Issu d’un colloque organisé les 8 et 9 octobre 2018 aux Arolsen Archives, cet ouvrage rassemble seize contributions en anglais. La publication s’ouvre sur un article introductif de Dan Stone qui discute les avantages et inconvénients de ces archives pour l’écriture de l’histoire. Suivent ensuite deux grandes parties consacrées d’une part aux activités précoces de recherche ainsi qu’aux informations fournies aux descendants et d’autre part aux collections et activités d’archives relatives aux victimes du nazisme.

La première partie s’ouvre sur un article de Christian Höschler et d’Isabelle Panek, traitant des recherches de victimes des persécutions nazies à partir de 1944 jusqu’au début des années 1950. Après l’International Information Office (IIO), créé en octobre 1945 à Dachau, il présente le Bureau central de recherches (Central Tracing Bureau), prédécesseur du Service International de Recherches installé à Arolsen depuis janvier 1946, avant d’étudier le travail de cette dernière institution, fondée en 1948. Cette coexistence de différentes organisations au cours de l’immédiat après-guerre est également illustrée par l’article de Linda G. Levi qui étudie le travail de recherche de l’American Jewish Joint Distribution Committee (JDC) et sa coopération avec le SIR.

Les trois articles suivants s’intéressent aux efforts de recherche en Grande-Bretagne (Christine Schmidt), en Pologne et en Tchécoslovaquie (Maren Hachmeister) ainsi qu’en Autriche (René Bienert).
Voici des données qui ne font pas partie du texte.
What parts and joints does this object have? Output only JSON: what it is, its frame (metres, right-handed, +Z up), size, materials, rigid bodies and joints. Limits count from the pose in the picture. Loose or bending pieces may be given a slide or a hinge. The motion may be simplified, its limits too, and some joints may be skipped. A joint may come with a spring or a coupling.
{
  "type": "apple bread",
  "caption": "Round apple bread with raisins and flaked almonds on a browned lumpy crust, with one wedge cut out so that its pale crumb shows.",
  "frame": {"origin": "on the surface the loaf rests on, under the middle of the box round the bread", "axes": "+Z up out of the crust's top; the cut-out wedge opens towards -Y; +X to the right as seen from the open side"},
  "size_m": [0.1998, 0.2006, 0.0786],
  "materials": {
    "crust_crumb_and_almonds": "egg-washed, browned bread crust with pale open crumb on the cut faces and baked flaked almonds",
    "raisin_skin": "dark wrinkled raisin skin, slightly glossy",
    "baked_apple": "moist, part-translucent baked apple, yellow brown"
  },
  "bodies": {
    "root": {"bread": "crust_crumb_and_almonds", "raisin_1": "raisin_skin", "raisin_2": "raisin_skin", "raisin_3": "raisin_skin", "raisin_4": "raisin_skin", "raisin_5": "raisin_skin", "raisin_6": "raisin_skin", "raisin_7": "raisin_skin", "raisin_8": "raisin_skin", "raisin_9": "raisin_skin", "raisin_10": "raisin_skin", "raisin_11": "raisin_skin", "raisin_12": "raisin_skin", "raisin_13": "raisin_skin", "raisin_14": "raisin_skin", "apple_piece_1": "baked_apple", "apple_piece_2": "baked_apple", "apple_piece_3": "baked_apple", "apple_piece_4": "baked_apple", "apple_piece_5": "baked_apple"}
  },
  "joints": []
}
Tandis que les deux premières contributions étudient les investigations de la Croix-Rouge de ces trois pays dans la recherche de »personnes déplacées«, le troisième article est consacré à la traque des criminels de guerre par Simon Wiesenthal et l’aide que lui apportèrent d’autres survivants des camps de concentration.
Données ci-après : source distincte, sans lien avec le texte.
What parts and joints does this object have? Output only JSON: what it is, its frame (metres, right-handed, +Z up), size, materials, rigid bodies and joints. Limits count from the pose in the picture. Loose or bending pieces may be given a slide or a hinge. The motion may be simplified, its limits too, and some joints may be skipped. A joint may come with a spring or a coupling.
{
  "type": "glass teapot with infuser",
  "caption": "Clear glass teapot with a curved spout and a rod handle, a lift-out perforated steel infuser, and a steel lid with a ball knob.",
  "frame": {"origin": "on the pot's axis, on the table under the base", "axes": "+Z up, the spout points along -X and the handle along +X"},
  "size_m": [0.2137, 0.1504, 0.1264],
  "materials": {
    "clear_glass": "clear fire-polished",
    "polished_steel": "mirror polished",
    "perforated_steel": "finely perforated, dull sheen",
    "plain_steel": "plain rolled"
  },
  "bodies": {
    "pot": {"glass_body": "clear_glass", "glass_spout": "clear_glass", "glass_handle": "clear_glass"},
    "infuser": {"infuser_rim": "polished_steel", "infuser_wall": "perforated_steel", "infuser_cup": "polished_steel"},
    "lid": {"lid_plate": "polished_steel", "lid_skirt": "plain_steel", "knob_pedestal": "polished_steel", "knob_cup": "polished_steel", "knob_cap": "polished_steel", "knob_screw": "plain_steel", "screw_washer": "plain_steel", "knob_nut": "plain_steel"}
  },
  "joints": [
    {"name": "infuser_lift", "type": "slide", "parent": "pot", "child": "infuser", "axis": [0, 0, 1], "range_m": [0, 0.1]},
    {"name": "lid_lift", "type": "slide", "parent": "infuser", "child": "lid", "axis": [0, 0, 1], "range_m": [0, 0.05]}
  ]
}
La contribution suivante se concentre de nouveau sur les archives d’Arolsen. Silke von der Emde les qualifie d’»archives des émotions« lorsqu’elle étudie le travail crucial des personnes déplacées au sein du SIR. Celles-ci disposaient des compétences linguistiques nécessaires pour mener ces enquêtes, connaissaient le vécu des persécutés et déportés relaté dans ces documents d’archives en raison de leurs propres expériences concentrationnaires et aspiraient de ce fait à rendre ces archives utiles pour les victimes et leurs proches.
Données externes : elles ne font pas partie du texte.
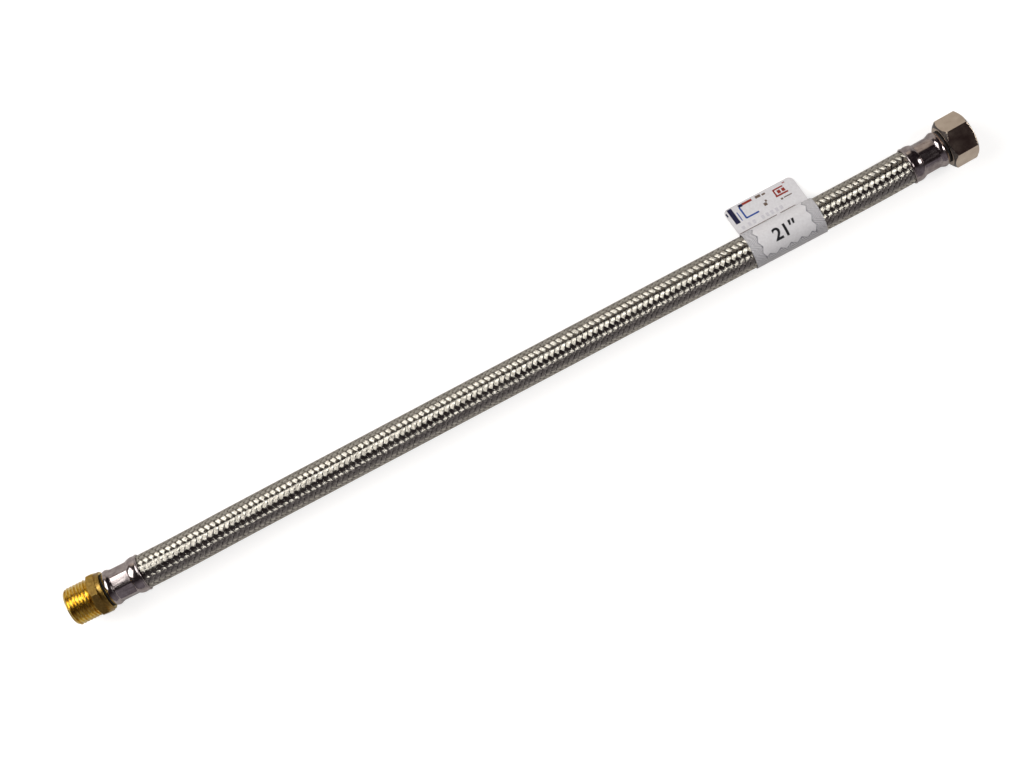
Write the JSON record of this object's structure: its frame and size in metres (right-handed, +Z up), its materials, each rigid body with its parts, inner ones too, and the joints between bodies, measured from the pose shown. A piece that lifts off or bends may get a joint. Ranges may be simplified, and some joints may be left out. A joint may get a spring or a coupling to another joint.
{
  "type": "braided flexible hose",
  "caption": "Braided stainless steel water hose with a brass male thread end, a swivelling hexagon union nut and a folded size label.",
  "frame": {"origin": "middle of the hose's box, on the table that it lies on", "axes": "+X along the hose from the male thread to the union nut, +Y to the side of the label's flag, +Z up"},
  "size_m": [0.5344, 0.0369, 0.025],
  "materials": {
    "brass": "turned brass, bright",
    "stainless_steel": "pressed stainless steel, polished",
    "epdm_rubber": "black rubber",
    "stainless_wire": "bright drawn wire, woven",
    "tail_brass": "turned brass",
    "nickel_plating": "nickel plated brass, polished",
    "washer_rubber": "flat black rubber",
    "printed_film": "glossy white printed film"
  },
  "bodies": {
    "hose": {"male_fitting": "brass", "male_ferrule": "stainless_steel", "inner_hose": "epdm_rubber", "wire_braid": "stainless_wire", "nut_ferrule": "stainless_steel", "swivel_tail": "tail_brass", "sealing_washer": "washer_rubber", "size_label": "printed_film"},
    "union_nut": {"swivel_nut": "nickel_plating"}
  },
  "joints": [
    {"name": "nut_swivel", "type": "hinge", "parent": "hose", "child": "union_nut", "pos_m": [0.25899, -0.00342, 0.012], "axis": [0.9996, 0.0279, 0], "continuous": true}
  ]
}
La première partie du livre se clôt sur trois contributions qui se penchent sur l’évolution du travail d’enquête, notamment pour renseigner les familles des victimes. Zvi Bernhardt étudie ainsi le travail de Yad Vashem dans ce domaine, Diane Afoumado celui de l’United States Holocaust Memorial Museum tout en montrant l’apport des travaux de recherche du SIR. Enfin, l’article de Ramona Bräu, Kerstin Hofmann et Anna Meier-Osiński présente les nouvelles tâches et défis du SIR depuis sa réouverture au grand public en 2007.

Contrairement à la première partie, consacrée à la restitution des destins individuels des victimes, la deuxième se concentre sur les phénomènes collectifs liés à la recherche historique, le domaine juridique et la politique mémorielle.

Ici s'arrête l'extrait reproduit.